Обсуждение: SELECT DISTINCT scans the table?
Dear list,
This feels like a FAQ, but neither the postgres docs nor web searches
got me a single step towards some sort of insight.
Maximally stripped down, my problem is that
select distinct 300 from <bigtable>
seqscans <bigtable> (at least in PostgreSQL 11.14). To me, it seems
obvious that this ought be be just one row containing 300 once
Postgres has established that <bigtable> is nonempty.
Why do things not work like this? Am I missing something major?
The reason I'm interested in this is of course a bit more involved.
I have a view that looks somewhat like this:
CREATE VIEW a_view AS (
SELECT 'abc' as coll, ...
FROM table1
UNION
SELECT 'def' as coll, ...
FROM table2
UNION
SELECT coll, ...
FROM table3
...)
and so on for perhaps 50 tables; where, as for table3 in this
example, the coll column is not simply a constant, there is an index
on the source column (these then are actually fast).
I'd now like to be able to say
SELECT DISTINCT coll FROM a_view
-- which takes forever once some of the tables involved are
sufficiently large.
I'd assume in an ideal world the query would be essentally
instantaneous -- merging the constants and doing a few index scans
for the tables that have non-constant coll. In reality, it's not.
The tables with constant coll are all completely scanned, either
sequentially or index-only.
Assuming this is the expected behaviour: Is there perhaps some trick
I could use to make postgres use the information that there are
constants in the select clauses?
Thanks,
Markus
Markus Demleitner <msdemlei@ari.uni-heidelberg.de> writes:
> Maximally stripped down, my problem is that
> select distinct 300 from <bigtable>
> seqscans <bigtable> (at least in PostgreSQL 11.14). To me, it seems
> obvious that this ought be be just one row containing 300 once
> Postgres has established that <bigtable> is nonempty.

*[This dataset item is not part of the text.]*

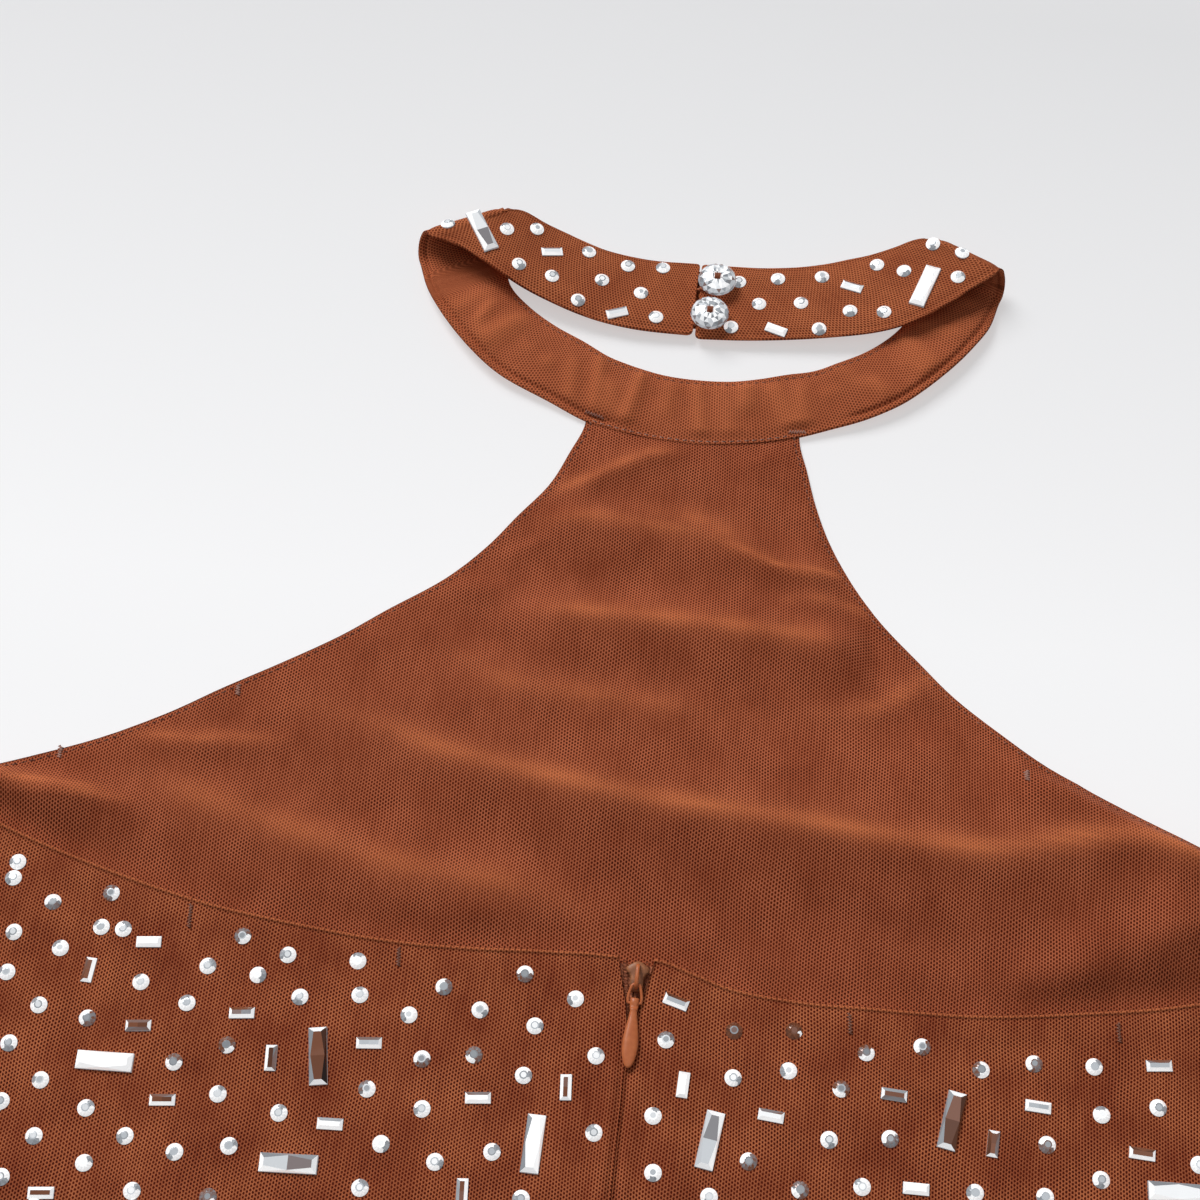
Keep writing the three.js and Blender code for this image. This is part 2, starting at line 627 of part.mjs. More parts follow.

> Why do things not work like this? Am I missing something major?
That seems like the sort of optimization that we absolutely should
not spend cycles looking for. If it were a trivial change consuming
no detectable number of planning cycles, maybe it would be worth the
development and maintenance effort; though I'd be dubious about the
value. But the fact that it'd have to be transformed into something
testing whether the table is nonempty makes it fairly nontrivial.
I doubt it's worth the development cost plus the cycles imposed
on every other query.
regards, tom lane
Dear Tom,
On Thu, Dec 16, 2021 at 03:47:57PM -0500, Tom Lane wrote:
> Markus Demleitner <msdemlei@ari.uni-heidelberg.de> writes:
> > Maximally stripped down, my problem is that
>
> > select distinct 300 from <bigtable>
>
> > seqscans <bigtable> (at least in PostgreSQL 11.14). To me, it seems
> > obvious that this ought be be just one row containing 300 once
> > Postgres has established that <bigtable> is nonempty.
>
> That seems like the sort of optimization that we absolutely should
> not spend cycles looking for. If it were a trivial change consuming
> no detectable number of planning cycles, maybe it would be worth the
> development and maintenance effort; though I'd be dubious about the
> value. But the fact that it'd have to be transformed into something
> testing whether the table is nonempty makes it fairly nontrivial.
> I doubt it's worth the development cost plus the cycles imposed
> on every other query.
I certainly understand that reasoning for this particular example.
However, in my actual use case, the one with the view consisting of a
large union containing constants from the original mail,
CREATE VIEW a_view AS (
SELECT 'abc' as coll, ...
FROM table1 -- with perhaps 1e6 rows
UNION
SELECT 'def' as coll, ...
FROM table2 -- with perhaps another 1e7 rows
UNION
SELECT coll, ... -- with an index on table3.coll
FROM table3
...)
being able to factor out constants would make a difference of
milliseconds versus a long time (~ a minute in my case, with about
1e8 total rows) when running SELECT DISTINCT coll FROM a_view.
Is there, perhaps, a non-obvious way to give the planner a nudge to
exploit the constant-ness of coll in table1 and table2?